Sex offenders online are motivated by sexual interest in minors
The internet enables sex offenders to groom victims quicker and easier than ever before.
“That process used to be done in person, and it used to take months and even years,” said Elizabeth Jeglic, co-director of the Sex Offender Research Lab at John Jay College of Criminal Justice. “Now, that process can be done online from your own home, and that process is accelerated so that it can happen in days or weeks.”
Those who use the internet to commit sexual crimes don’t usually create fake identities.
“‘They won’t say, ‘I’m a 12-year-old boy.’ They’ll portray themselves as an adult male,” Jeglic said. “They use the technology to select individuals who are vulnerable and more likely to meet up with them, and they’ll offer them things in exchange for meeting up with them. And they’re able to groom their victims that way.”
People who use the internet to commit sexual offenses are generally motivated by a sexual interest in children and adolescents, according to the U.S. Department of Justice’s Sex Offender Management Assessment and Planning Initiative.
The initiative identifies these characteristics of internet-facilitated sex offenders:
- 1 in 8 have an official record for contact sexual offending.
- 55 percent admitted to a history of contact sexual offending.
- Child pornography offenders are likely to be pedophiles.
- Solicitation offenders are primarily interested in adolescent girls.
It breaks online sex offenses into three categories:
- Child pornography (possession, distribution and production).
- Sexual solicitation (online interactions with minors for sexual purposes, including plans to meet offline).
- Conspiracy crimes (collaborating with others to solicit minors or produce or distribute child pornography).
It’s tough to pinpoint how many sex offenders will reoffend.
Sexual recidivism rates range from 5 percent after three years to 24 percent after 15 years, according to Department of Justice records, but the rate is likely higher.
Only a small portion of all sex offenses are reported to law enforcement, and only a fraction of those are successfully convicted.
Sex offender treatment programs can reduce sexual recidivism, especially if they’re tailored to the individual offender, but they’re still not promising.
A 2015 study published in the Journal of Experimental Criminology found that about 10.1 percent of convicted sex offenders who underwent psychosocial treatment committed another sexual offense within about 6 years.

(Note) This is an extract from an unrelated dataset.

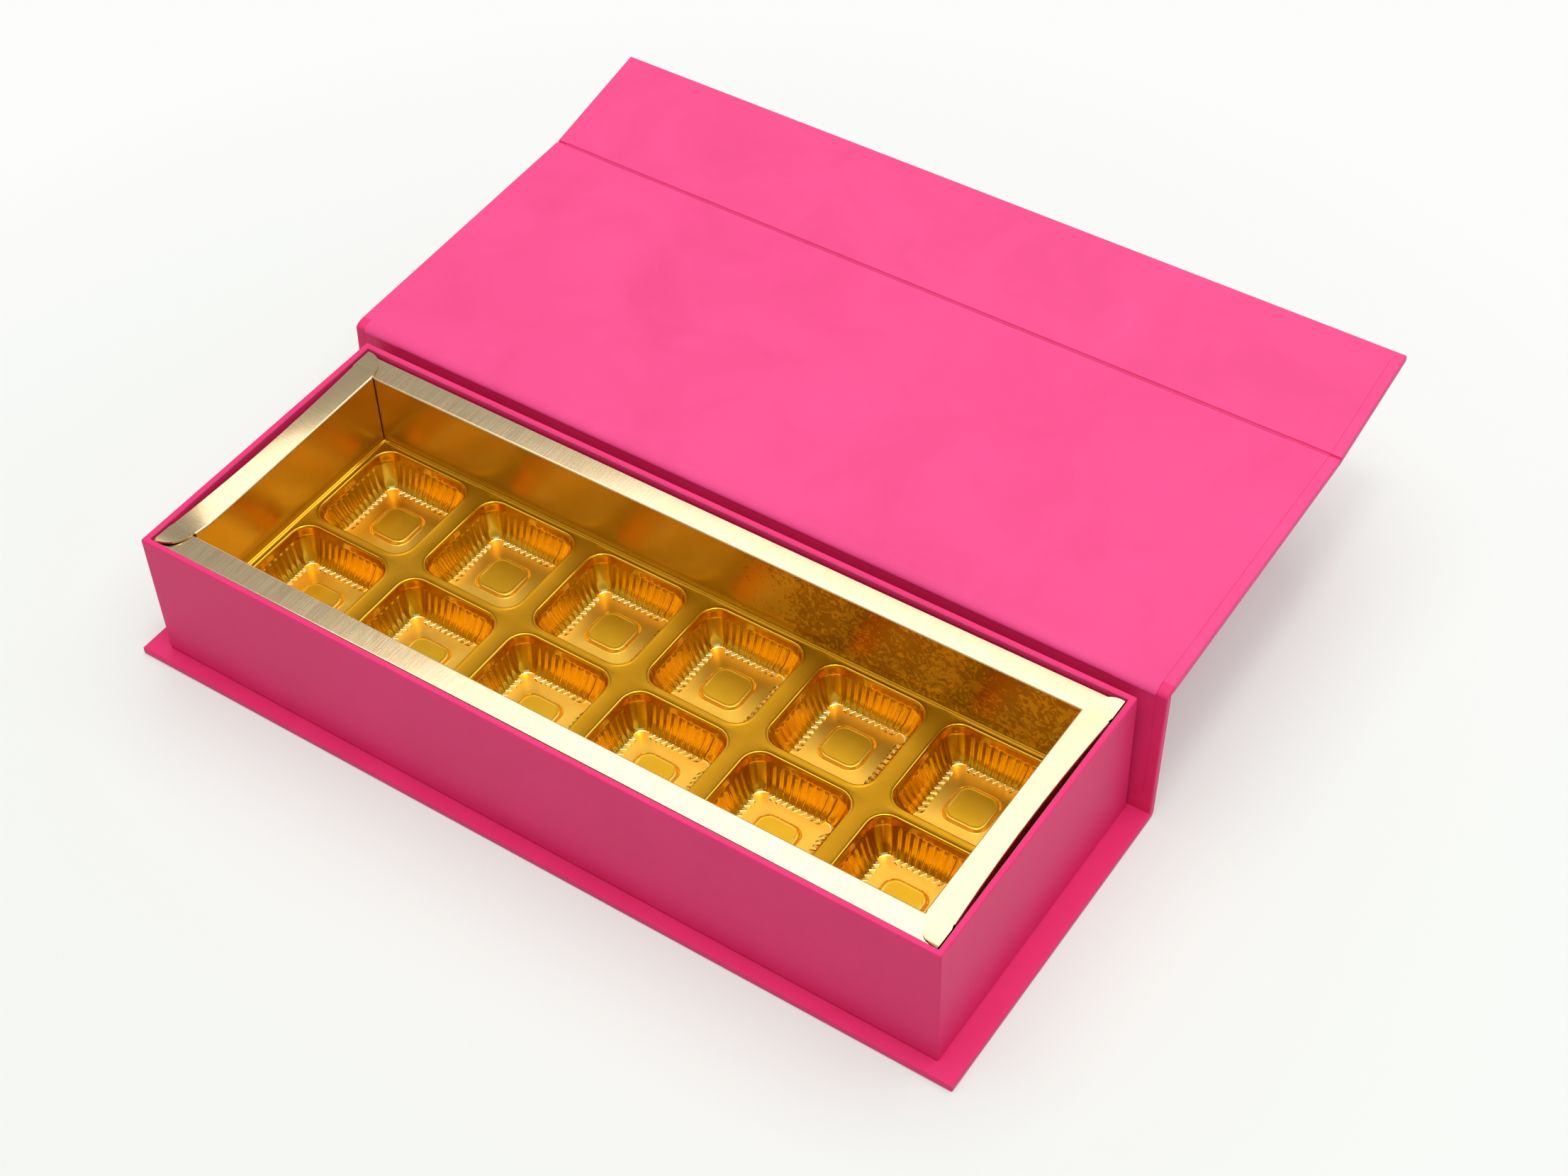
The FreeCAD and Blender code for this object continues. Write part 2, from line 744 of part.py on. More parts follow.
document.recompute()
for item in document.Objects:
    if {"Invalid", "Error"} & set(item.State):
        raise RuntimeError(f"{item.Name} failed: {item.State}")
os.makedirs("parts", exist_ok=True)
for subpart in SUBPARTS:
    shape = subpart.Shape
    if shape.isNull() or not shape.isValid():
        raise RuntimeError(f"{subpart.Label} has no valid shape")
    shape.exportStep(f"parts/{subpart.Label}.step")
    print(f"{subpart.Label}: {len(shape.Solids)} solids, {shape.Volume:.1f} cubic mm")
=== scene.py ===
"""A pink book-style chocolate box, standing open on a pale table in soft studio light.

The box is put together from the table up: the case's base, the tray on it, the gold card frame and
the moulded insert in the tray, and behind it the spine, the lid and its front flap. Metres, in the
frame of the CAD model.
"""

import json
import math

import bmesh
import bpy
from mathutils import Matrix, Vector


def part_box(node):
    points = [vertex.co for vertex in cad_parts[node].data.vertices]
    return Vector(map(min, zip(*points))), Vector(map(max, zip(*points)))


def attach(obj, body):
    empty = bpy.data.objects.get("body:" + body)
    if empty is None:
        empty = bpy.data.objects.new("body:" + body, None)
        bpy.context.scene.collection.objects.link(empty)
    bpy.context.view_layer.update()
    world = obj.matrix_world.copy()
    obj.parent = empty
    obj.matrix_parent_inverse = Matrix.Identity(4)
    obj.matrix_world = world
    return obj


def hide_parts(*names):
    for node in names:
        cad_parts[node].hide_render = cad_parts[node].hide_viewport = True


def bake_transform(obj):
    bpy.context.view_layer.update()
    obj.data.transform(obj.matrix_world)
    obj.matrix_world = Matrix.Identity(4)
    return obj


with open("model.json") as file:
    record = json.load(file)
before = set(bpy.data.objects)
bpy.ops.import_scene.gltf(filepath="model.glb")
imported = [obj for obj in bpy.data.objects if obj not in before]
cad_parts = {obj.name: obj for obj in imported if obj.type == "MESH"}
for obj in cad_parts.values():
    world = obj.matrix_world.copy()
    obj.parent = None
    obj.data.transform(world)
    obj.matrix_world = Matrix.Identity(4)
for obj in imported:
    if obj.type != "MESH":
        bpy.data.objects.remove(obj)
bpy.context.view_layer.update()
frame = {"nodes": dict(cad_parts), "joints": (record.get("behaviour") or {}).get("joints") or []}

# --- Camera -----------------------------------------------------------------------------------
# A short telephoto lens above the box's front right corner, as in the photograph.

camera_data = bpy.data.cameras.new("camera")
camera_data.sensor_width = 36.0
camera_data.lens = 61.162
camera_data.clip_start = 0.01
camera = bpy.data.objects.new("camera", camera_data)
camera.rotation_mode = "QUATERNION"
camera.rotation_quaternion = (0.89036, 0.35000, 0.11840, 0.26596)
camera.location = (0.29223, -0.34281, 0.52622)
bpy.context.scene.collection.objects.link(camera)
bpy.context.scene.camera = camera

# --- Table and light --------------------------------------------------------------------------
# A white sweep of paper under the box, with a wide softbox above and behind it and a small key lamp
# over it. The room is pale near the table and dim overhead, and the paper looks pale in low light.

bpy.context.scene.view_settings.view_transform = "Standard"


def feed(tree, node, inputs):
    """Give a shader node its inputs: each is a value, or is linked where an output is given."""
    for name, value in inputs.items():
        if isinstance(value, bpy.types.NodeSocket):
            tree.links.new(value, node.inputs[name])
        else:
            node.inputs[name].default_value = value


def add_node(tree, kind, inputs, take=None, **settings):
    """Add a shader node, and give back the output that take names, or else the first in use."""
    node = tree.nodes.new("ShaderNode" + kind)
    for setting, value in settings.items():
        setattr(node, setting, value)
    feed(tree, node, inputs)
    return node.outputs[take] if take else next(output for output in node.outputs if output.enabled)


def shades(tree, share, first, last):
    """Colours over a pattern's shares, from one stop to another: each is a place and a colour."""
    ramp = tree.nodes.new("ShaderNodeValToRGB")
    for element, (position, colour) in zip(ramp.color_ramp.elements, (first, last)):
        element.position = position
        element.color = (*colour, 1)
    tree.links.new(share, ramp.inputs["Fac"])
    return ramp.outputs["Color"]


def seen_directly(tree):
    """One where a ray comes straight from the camera, or by a shiny or clear surface."""
    path = tree.nodes.new("ShaderNodeLightPath")
    shiny = add_node(
        tree, "Math", {0: path.outputs["Is Glossy Ray"], 1: path.outputs["Is Transmission Ray"]},
        operation="MAXIMUM",
    )
    return add_node(tree, "Math", {0: path.outputs["Is Camera Ray"], 1: shiny}, operation="MAXIMUM")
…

That’s just a 3.6 percent difference from the 13.7 percent sexual recidivism rate of untreated sex offenders.
There’s a small percentage of sex offenders who will learn from their crime, move forward and “do the right thing,” according to Rumenap with Stop Child Predators.
“The problem is that most of these offenders — because the type of crime they’re committing is so unusual — can’t help themselves,” she said. “Most will say, ‘Sure,’ to staying off of social media — until they do it.”
‘Nothing really works. Nothing.’
Experts who work with sex offenders and their victims have mixed opinions about the value of laws that restrict internet usage.
The goal for research psychologists like Jeglic is to rehabilitate sex offenders back into society, and social media has become an integral part of today’s society.
“Obviously, if there’s a law prohibiting it and they’re doing it, that’s not good because they have to follow the terms of their release,” Jeglic said. “But it’s hard to say if these blanket laws make sense. Video voyeurism and social media don’t necessarily go hand in hand.
“A lot of these things, they may feel better to us, but the data actually shows that they’re not evidence based.”
The goal for victim advocates like Rumenap is to restrict sex offenders so they can’t target more people, even if the restrictions seem harsh.
“When you’re talking about people who have committed these kinds of sex crimes, it’s just a matter of time before it happens again,” Rumenap said. “Or it’s a matter of time before they’re caught again, I should say.
“The reality is that nothing really works. Nothing.”
And the goal for law enforcers like Lightfoot is to use limited resources to keep pressure on the most dangerous sex offenders.
“You get a feel for who you need to worry about,” Lightfoot said. “Let’s put what resources we have on the problem ones, and then we’ll just do what we need to do to keep the other ones in line. Our feel is that the more we pressure the ones we’re worried about, we find we’re more successful with our services.
“And if we can keep them from touching a child, you know what, that’s the end goal.”
It takes a village to protect a child
Even if convicted sex offenders face strict restrictions online and those restrictions are enforced well, children will continue to face dangers while online.
Here’s how you can protect the children and teenagers in your life.
1. Understand the risks. Stay abreast of technology as it changes and advances.
2. Establish an open dialogue. Allow children and teens to confide in you if they feel scared, uncomfortable or confused by material they encounter while online without fear of punishment. This allows you to better understand their internet use and intervene if necessary.
3. Design an internet contract. Consider creating clear rules for children to follow to help them understand potential risks and dangerous situations. Examples of rules include:
- Not disclosing personal information such as full name, address, phone number or social security number
- Not posting your photo on public sites of any kind
- Not chatting with strangers
4. Use technology to protect children. Consider using filtering and monitoring technologies to screen and supervise what children can see while online. Examples include:
- Client-side filters: These allow you to block certain kinds of material through password-protected software.
- Content limits or filters through internet service providers: Most companies offer family-friendly services that allow you to block certain kinds of content.
- Server-side filters: Schools, libraries and other entities use these kinds of sophisticated filtering systems that can be customized for different users.
- Search engine filters: Search engines like Google allow you to turn on a safety filter to limit results. Other search engines like Yahoo! offer special children’s versions of their search engines that only search child-friendly sites.
- Monitoring software: This allows you to view a digital record of children’s online activity.
- Keystroke software: This lets you review a record of everything a child types.
- Web history tracking: You can view recently visited websites and older cached files and cookies that can contain clues about internet usage.
5. Deal with problems that arise. Document online predators, criminal activities and offensive material so local and national law enforcement agents can investigate.